Loans and advances grew 20 percent year on year to Rs 2,90,278 crore, with 87 percent of the growth coming from mortgage loans, vehicle loans, consumer loans, business banking, and wholesale loans. This is a deliberate mix shift away from the higher-yielding but volatile microfinance book toward more durable secured and corporate exposures. The mix shift compresses headline yields but reduces the volatility of credit costs, which is exactly the trade the bank needs to make to deliver the consistent 16 percent plus return on equity it has guided to in its shareholder commentary.

See also  What AAR CORP.’s ART acquisition means for aviation certification and cabin retrofit markets

What does the core operating profit decline reveal about the gap between IDFC First Bank’s headline growth and underlying earnings quality?

Core operating profit excluding trading income came in at Rs 1,492 crore, down 23 percent sequentially and 7.8 percent year on year.

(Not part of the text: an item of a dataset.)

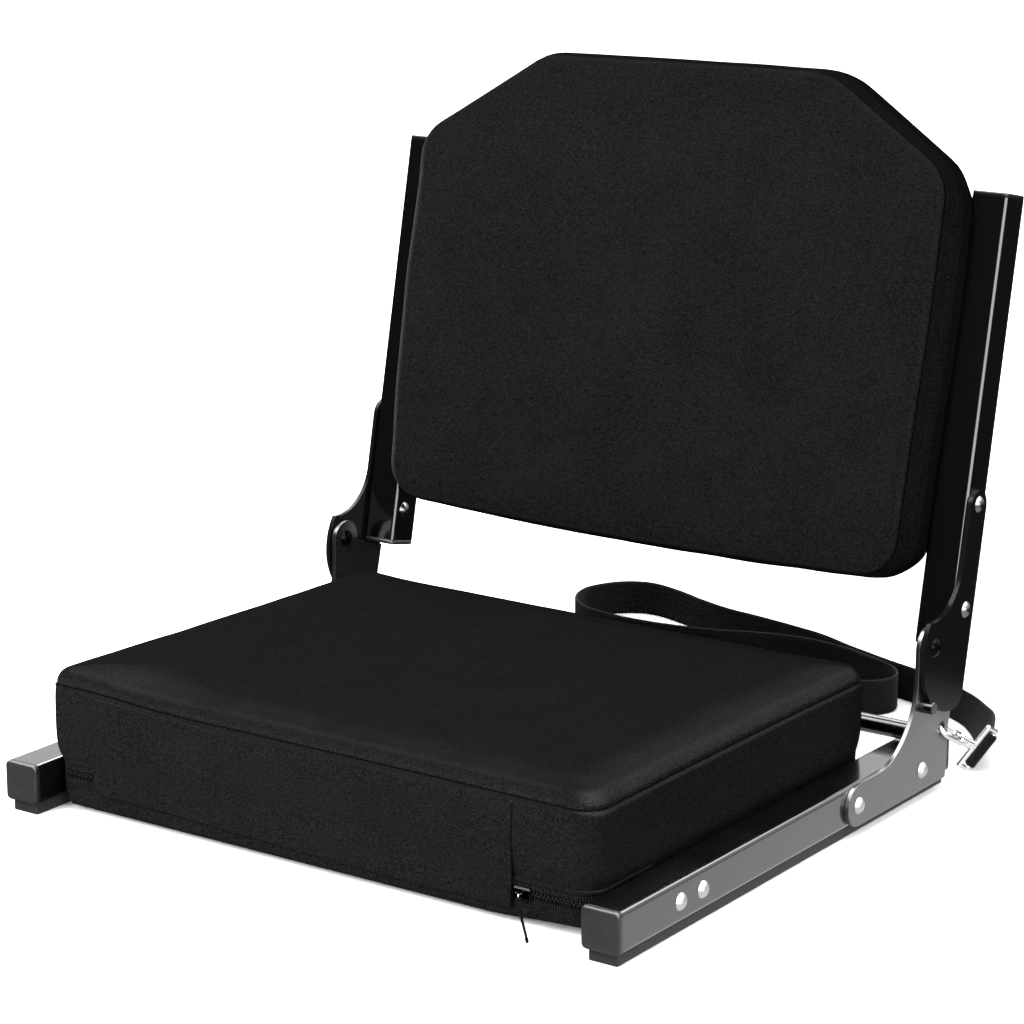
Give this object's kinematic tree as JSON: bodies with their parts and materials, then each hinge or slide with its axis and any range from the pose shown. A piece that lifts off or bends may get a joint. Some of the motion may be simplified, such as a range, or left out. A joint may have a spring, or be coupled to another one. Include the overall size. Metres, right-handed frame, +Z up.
{
  "type": "bleacher seat",
  "caption": "Folding stadium seat with a padded base, a padded back that folds forward on steel side plates, and a webbing strap.",
  "frame": {"origin": "on the standing surface, under the middle of the seat without its strap", "axes": "+X to the seat's left-hand side as seen by a person sitting in it, which is the right side from the front; -Y to the front; +Z up"},
  "size_m": [0.4816, 0.5908, 0.4337],
  "materials": {
    "black_steel": "gloss powder coat",
    "grey_steel": "satin powder coat with a grey sheen",
    "cap_plastic": "matte",
    "strip_rubber": "matte",
    "rivet_steel": "bright",
    "black_rivet": "gloss",
    "nylon": "matte",
    "cover_fabric": "fine weave",
    "foam": "open cell foam",
    "board": "plain",
    "grip": "hook and loop",
    "zip_tape": "woven tape and coil",
    "slider_metal": "bright",
    "pull_cord": "braided",
    "hook_chrome": "polished",
    "webbing": "ribbed weave"
  },
  "bodies": {
    "base": {"base_tube_right": "black_steel", "base_tube_left": "black_steel", "base_tube_caps": "cap_plastic", "floor_strips": "strip_rubber", "lower_bracket_right": "grey_steel", "lower_bracket_left": "grey_steel", "stop_pegs": "black_steel", "crossbar": "black_steel", "front_cross_strap": "black_steel", "rear_cross_strap": "black_steel", "front_strap_rivets": "rivet_steel", "bracket_rivets": "rivet_steel", "pivot_rivets": "black_rivet", "pivot_washers": "nylon", "seat_cover": "cover_fabric", "seat_foam": "foam", "seat_board": "board", "seat_grip_pads": "grip", "zip_chain": "zip_tape", "front_flap": "cover_fabric", "hook_right": "hook_chrome", "hook_left": "hook_chrome", "strap_ring_right": "hook_chrome", "strap_ring_left": "hook_chrome", "gate_pins": "hook_chrome", "strap_end_loops": "webbing", "strap_webbing": "webbing"},
    "back": {"upright_right": "black_steel", "upright_left": "black_steel", "upright_caps": "cap_plastic", "upper_bracket_right": "black_steel", "upper_bracket_left": "black_steel", "upright_rivets": "rivet_steel", "back_rail_lower": "black_steel", "back_rail_upper": "black_steel", "back_cover": "cover_fabric", "back_foam": "foam", "back_board": "board", "back_loops": "webbing"},
    "zip_slider": {"zip_slider": "slider_metal"},
    "zip_pull": {"zip_pull": "pull_cord"},
    "gate_right": {"hook_gate_right": "hook_chrome"},
    "gate_left": {"hook_gate_left": "hook_chrome"}
  },
  "joints": [
    {"name": "back_fold", "type": "hinge", "parent": "base", "child": "back", "pos_m": [0, 0.11794, 0.0986], "axis": [1, 0, 0], "range_deg": [0, 101.5]},
    {"name": "zip_slide", "type": "slide", "parent": "base", "child": "zip_slider", "axis": [1, 0, 0], "range_m": [0, 0.022]},
    {"name": "zip_pull_swing", "type": "hinge", "parent": "zip_slider", "child": "zip_pull", "pos_m": [0.1488, -0.20846, 0.022], "axis": [1, 0, 0], "range_deg": [-90, 0]},
    {"name": "hook_gate_right", "type": "hinge", "parent": "base", "child": "gate_right", "pos_m": [0.22691, 0.15901, 0.03086], "axis": [0.6538, 0.3131, 0.6888], "range_deg": [0, 25], "stiffness_Nm_per_rad": 0.002, "springref_deg": -17.19},
    {"name": "hook_gate_left", "type": "hinge", "parent": "base", "child": "gate_left", "pos_m": [-0.22691, 0.15901, 0.03086], "axis": [0.6538, -0.3131, -0.6888], "range_deg": [0, 25], "stiffness_Nm_per_rad": 0.002, "springref_deg": -17.19}
  ]
}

This is the metric that strips away both the fraud charge and any treasury volatility, and it is the one that institutional analysts will probe most carefully. The sequential decline is partly a function of the higher Q3FY26 base, but the year on year contraction in a quarter where loans grew 20 percent and NIM held above 5.9 percent points to elevated operating expenses or a one-time cost line that has not been called out separately.

The bank’s investments in branch expansion, with the network now at 1,147 branches across 60,000 cities, towns, and villages, and in technology infrastructure are a known operating expense drag. Credit cards in force crossed 4.5 million during Q4FY26, and the private wealth business grew 23 percent year on year to over Rs 57,000 crore in assets. Both are franchise-building moves that depress current-period operating leverage in exchange for future fee income and stickier customer relationships. Whether the trade-off is paying off quickly enough is the central debate for IDFCFIRSTB shareholders, particularly for those who entered at higher levels and are sitting on paper losses against the 52-week high.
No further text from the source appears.